Evence-Charles Coppée, ancien directeur général de "Libération", meurt à 68 ans
Personnage atypique, il aura accompagné une période charnière dans la vie du journal entre 1996 et 2005.
Evence-Charles Coppée est mort mardi dans l'après-midi. Il avait 68 ans. Directeur général de Libération pendant neuf ans, de 1996 à 2005, il se battait depuis plusieurs années contre un cancer qui avait fini par envahir une grande partie de son corps sans parvenir jamais à réduire ni son humour ni sa bonne humeur. «Tu vas voir, je vais refaire le coup de Jésus», plaisantait-il encore mi-décembre, comme à chaque fois que l'on se voyait depuis que la maladie s'aggravait. Il est peu probable qu'une résurrection intervienne. Il sera enterré samedi, chez lui, dans les Ardennes belges.
Personnage en apparence mineur, Evence-Charles Coppée (ECC) a joué un rôle charnière dans la longue vie du journal : il a été l'homme de la perte de son indépendance financière, le bras opérationnel de l'entreprise Chargeurs devenue actionnaire majoritaire du journal après l'échec de Libé III, cette tentative d'imposer en France un «journal total», puis l'artisan du redressement après le traumatisme et le plan social qui suivra. Il aura su faire montre de pédagogie auprès des salariés et du principal dirigeant de l'époque, Serge July, pour faire admettre le rôle de l'actionnaire, en l'occurrence Jérôme Seydoux, un rôle inédit dans un média aussi soucieux de sa liberté et de son indépendance.
Faux gentil, faux dilettante
ECC fut ce lien entre la rue Béranger (siège du journal à l'époque) et les bureaux du milliardaire qui volait alors de succès en succès. Il y fallait du tac, de la patience (autant dire qu'il n'avait pas la cote auprès de la troupe) et une grande fermeté.
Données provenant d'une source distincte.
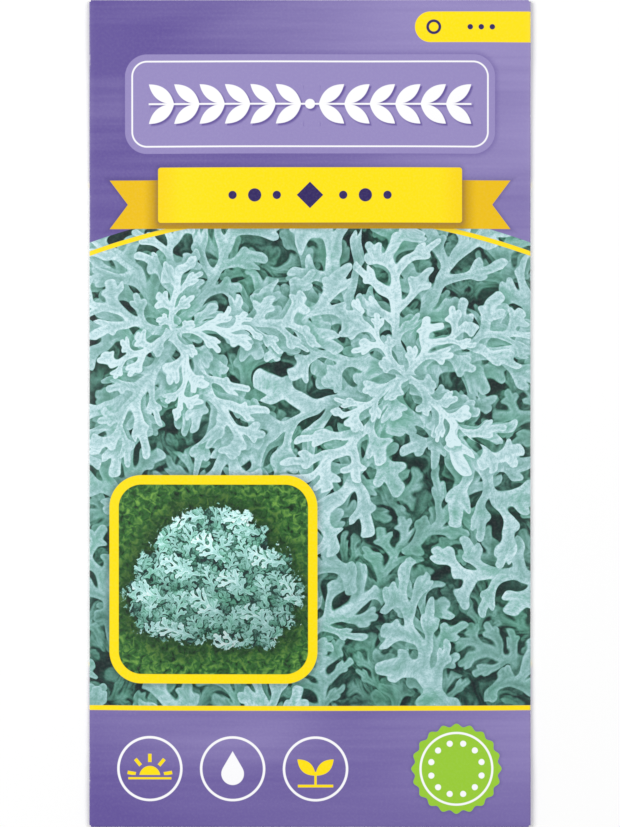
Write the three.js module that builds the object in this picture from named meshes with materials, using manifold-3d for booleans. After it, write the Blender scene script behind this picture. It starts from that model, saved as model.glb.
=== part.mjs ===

Quitte à surprendre : les anciens de Libération se souviennent de l'énergie survoltée qu'il avait mise pour encourager l'équipe dans sa couverture engagée en faveur de l'occupation de l'église Saint-Bernard, en 1996, quelques mois après son arrivée. Plus partisan des sans-papiers que nous tous réunis ! ECC savait rassembler, mais il savait surtout compter : chaque jour, les ventes grimpaient, il ne fallait pas casser la dynamique.
Cet ancien étudiant de l'Université de Louvain pouvait avoir la morgue de l'aristocratie belge, mais il avait aussi la gouaille des titis parisiens qui ne refusent jamais un dernier verre tard dans la nuit. Faux gentil, faux dilettante, avec un charme incroyable dès lors qu'il s'agissait de convaincre. C'est lui qui a su trouver d'autres partenaires à Libération quand Seydoux décida de retirer ses billes. Il conserva cette passion du contact, cet art de mettre en relation deux personnes, deux entités, parfois très éloignées.
Gentleman-farmer
Après avoir fait rentrer Edouard de Rothschild à la présidence du conseil d'administration de la société éditrice, ECC fut viré à l'unanimité, précédant d'une année Serge July, en 2006. Il poursuivit alors sa carrière d'entremetteur en chef entre la finance, la technologie et les pouvoirs publics, dans le jeu vidéo, la recherche pharmaceutique pour finir en gentleman-farmer en Roumanie. Sans jamais vraiment quitter la presse puisqu'il était le directeur de la publication de A Magazine Curated by, la revue de langue anglaise dédiée à la mode et au stylisme.
ECC parlait de son passage à Libération comme «d'une aventure formidable», sans la moindre rancune. Une autre façon, sans doute, d'être Jésus.